[Begin Stored data]

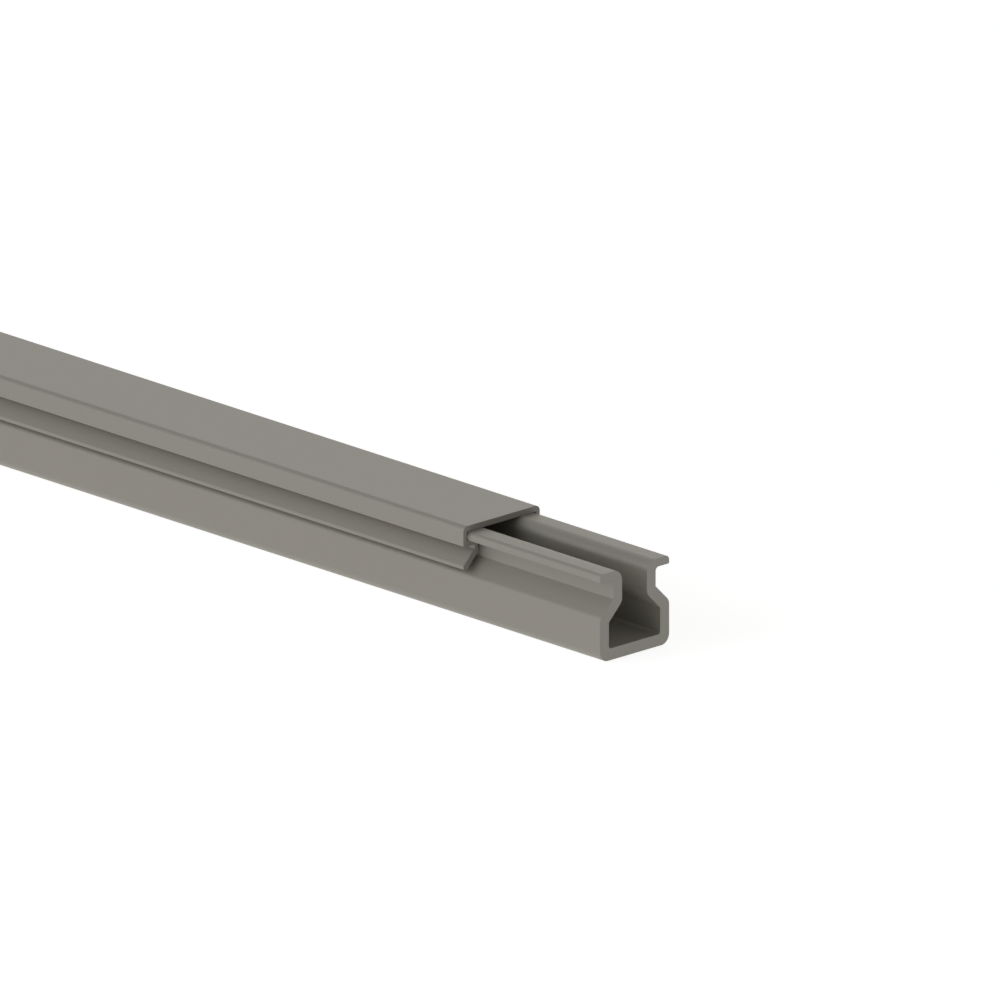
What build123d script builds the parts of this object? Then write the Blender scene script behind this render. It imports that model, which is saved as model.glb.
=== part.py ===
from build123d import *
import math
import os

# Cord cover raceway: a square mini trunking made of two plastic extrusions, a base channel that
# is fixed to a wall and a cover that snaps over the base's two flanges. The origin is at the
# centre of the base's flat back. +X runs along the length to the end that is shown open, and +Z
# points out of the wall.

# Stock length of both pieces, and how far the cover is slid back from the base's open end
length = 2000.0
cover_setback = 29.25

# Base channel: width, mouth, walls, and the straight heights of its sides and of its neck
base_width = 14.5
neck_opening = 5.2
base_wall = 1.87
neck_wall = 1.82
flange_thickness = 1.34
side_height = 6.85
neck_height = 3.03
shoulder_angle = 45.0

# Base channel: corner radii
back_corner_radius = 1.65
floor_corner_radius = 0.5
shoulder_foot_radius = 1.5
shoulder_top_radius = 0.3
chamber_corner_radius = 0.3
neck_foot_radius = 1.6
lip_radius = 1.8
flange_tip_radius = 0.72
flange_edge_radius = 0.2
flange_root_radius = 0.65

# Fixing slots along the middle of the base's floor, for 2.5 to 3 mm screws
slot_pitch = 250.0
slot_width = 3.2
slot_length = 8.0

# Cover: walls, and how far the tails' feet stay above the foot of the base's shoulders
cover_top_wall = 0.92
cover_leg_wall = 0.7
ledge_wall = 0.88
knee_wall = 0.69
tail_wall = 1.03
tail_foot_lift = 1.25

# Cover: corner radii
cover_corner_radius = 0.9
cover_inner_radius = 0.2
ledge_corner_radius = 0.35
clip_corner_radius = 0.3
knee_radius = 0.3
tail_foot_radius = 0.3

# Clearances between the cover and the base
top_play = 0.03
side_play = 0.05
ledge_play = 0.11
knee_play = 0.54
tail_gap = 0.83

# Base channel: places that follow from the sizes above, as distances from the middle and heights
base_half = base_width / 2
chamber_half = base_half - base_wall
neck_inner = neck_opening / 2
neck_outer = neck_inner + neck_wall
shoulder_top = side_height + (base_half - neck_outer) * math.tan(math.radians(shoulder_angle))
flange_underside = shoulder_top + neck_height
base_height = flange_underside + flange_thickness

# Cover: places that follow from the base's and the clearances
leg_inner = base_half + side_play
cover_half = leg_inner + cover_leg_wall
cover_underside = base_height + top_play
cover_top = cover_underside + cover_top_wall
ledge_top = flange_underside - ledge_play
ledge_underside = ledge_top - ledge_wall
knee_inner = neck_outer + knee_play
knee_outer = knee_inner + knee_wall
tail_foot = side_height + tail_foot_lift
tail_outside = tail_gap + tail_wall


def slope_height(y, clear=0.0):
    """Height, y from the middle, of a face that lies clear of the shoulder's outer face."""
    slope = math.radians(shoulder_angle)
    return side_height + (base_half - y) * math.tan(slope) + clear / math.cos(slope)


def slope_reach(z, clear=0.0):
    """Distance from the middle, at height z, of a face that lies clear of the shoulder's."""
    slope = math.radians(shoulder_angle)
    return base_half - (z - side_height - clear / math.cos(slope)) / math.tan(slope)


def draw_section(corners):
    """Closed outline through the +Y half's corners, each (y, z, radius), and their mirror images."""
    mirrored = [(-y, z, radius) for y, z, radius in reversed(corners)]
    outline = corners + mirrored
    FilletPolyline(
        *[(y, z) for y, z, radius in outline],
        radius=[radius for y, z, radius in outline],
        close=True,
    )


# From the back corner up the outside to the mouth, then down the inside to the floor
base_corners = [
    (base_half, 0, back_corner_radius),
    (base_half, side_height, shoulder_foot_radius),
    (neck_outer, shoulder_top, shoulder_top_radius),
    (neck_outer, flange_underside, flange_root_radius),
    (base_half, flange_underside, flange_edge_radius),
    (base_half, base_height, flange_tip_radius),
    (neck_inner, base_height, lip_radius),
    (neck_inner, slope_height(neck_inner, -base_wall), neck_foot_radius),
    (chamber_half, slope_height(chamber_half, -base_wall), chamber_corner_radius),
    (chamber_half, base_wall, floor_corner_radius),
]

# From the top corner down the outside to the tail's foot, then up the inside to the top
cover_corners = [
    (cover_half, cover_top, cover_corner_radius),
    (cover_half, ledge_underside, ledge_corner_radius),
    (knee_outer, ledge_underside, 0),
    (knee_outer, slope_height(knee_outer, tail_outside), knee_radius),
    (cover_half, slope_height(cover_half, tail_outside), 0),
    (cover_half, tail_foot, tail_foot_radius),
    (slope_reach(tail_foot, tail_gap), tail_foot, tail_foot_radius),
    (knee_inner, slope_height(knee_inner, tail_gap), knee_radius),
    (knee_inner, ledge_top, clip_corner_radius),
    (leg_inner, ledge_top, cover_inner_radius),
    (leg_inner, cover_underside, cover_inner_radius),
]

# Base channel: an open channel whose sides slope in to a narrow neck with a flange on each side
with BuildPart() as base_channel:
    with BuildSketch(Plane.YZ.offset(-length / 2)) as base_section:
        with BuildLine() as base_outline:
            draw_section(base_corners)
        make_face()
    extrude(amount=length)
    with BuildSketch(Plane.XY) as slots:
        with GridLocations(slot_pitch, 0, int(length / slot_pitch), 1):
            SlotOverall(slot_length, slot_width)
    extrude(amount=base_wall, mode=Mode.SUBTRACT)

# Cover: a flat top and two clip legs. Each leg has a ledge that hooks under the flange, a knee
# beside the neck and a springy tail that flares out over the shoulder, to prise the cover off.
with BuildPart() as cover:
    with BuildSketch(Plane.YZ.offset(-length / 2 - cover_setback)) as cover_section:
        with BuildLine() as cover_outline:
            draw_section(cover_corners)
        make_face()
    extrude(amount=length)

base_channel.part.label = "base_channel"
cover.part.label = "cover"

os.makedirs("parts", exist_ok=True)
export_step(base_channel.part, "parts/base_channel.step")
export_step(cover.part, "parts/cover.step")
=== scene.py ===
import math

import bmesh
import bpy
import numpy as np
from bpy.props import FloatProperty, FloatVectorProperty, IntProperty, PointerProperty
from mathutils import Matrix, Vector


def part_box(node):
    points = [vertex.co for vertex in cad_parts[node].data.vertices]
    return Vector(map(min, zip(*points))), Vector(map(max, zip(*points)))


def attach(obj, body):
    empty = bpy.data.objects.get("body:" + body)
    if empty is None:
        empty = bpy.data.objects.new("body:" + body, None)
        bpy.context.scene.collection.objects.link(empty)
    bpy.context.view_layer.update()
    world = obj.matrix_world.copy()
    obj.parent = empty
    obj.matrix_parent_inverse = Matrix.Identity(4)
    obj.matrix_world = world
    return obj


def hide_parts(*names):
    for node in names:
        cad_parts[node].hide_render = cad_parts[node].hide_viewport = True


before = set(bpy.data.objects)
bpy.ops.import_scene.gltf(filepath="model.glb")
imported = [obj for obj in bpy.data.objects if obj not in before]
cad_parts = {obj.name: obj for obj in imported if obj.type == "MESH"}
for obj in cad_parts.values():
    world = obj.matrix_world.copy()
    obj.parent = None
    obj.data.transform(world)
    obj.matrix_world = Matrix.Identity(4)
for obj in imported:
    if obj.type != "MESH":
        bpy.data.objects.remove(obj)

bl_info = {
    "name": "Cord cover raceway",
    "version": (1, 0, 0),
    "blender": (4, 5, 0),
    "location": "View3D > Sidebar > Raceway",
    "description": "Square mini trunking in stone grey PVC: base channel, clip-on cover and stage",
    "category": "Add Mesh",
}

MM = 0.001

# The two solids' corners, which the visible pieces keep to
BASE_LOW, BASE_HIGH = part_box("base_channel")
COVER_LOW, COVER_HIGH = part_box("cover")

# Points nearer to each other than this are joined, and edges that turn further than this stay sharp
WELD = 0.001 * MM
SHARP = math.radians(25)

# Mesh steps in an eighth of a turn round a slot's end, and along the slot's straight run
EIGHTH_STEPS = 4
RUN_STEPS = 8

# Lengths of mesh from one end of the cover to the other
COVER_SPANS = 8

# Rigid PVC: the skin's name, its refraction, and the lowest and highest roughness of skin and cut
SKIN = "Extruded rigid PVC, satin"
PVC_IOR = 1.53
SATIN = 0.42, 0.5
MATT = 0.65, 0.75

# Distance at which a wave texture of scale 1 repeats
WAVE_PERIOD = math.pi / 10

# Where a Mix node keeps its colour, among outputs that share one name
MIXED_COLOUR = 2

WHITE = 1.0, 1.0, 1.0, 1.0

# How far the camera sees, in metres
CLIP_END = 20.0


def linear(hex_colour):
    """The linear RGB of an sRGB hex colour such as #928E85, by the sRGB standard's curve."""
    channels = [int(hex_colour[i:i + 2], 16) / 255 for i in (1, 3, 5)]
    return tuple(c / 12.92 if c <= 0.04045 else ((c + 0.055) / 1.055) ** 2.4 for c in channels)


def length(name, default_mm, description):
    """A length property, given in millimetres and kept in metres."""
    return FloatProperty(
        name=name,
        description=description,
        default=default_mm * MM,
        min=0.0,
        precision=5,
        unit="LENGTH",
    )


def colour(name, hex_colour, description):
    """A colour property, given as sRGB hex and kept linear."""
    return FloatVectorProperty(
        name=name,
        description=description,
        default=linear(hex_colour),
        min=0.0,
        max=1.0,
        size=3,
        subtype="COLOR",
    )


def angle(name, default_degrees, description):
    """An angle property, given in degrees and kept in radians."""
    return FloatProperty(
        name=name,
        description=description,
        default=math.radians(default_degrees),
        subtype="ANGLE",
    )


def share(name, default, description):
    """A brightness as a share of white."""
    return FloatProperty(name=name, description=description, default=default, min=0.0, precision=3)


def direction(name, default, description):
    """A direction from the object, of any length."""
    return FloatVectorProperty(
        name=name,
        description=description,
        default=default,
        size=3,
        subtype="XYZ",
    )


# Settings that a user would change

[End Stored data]

Exercise prompt —
Return solely the number of lines in the data that include the word "None".

Solution to the problem —
3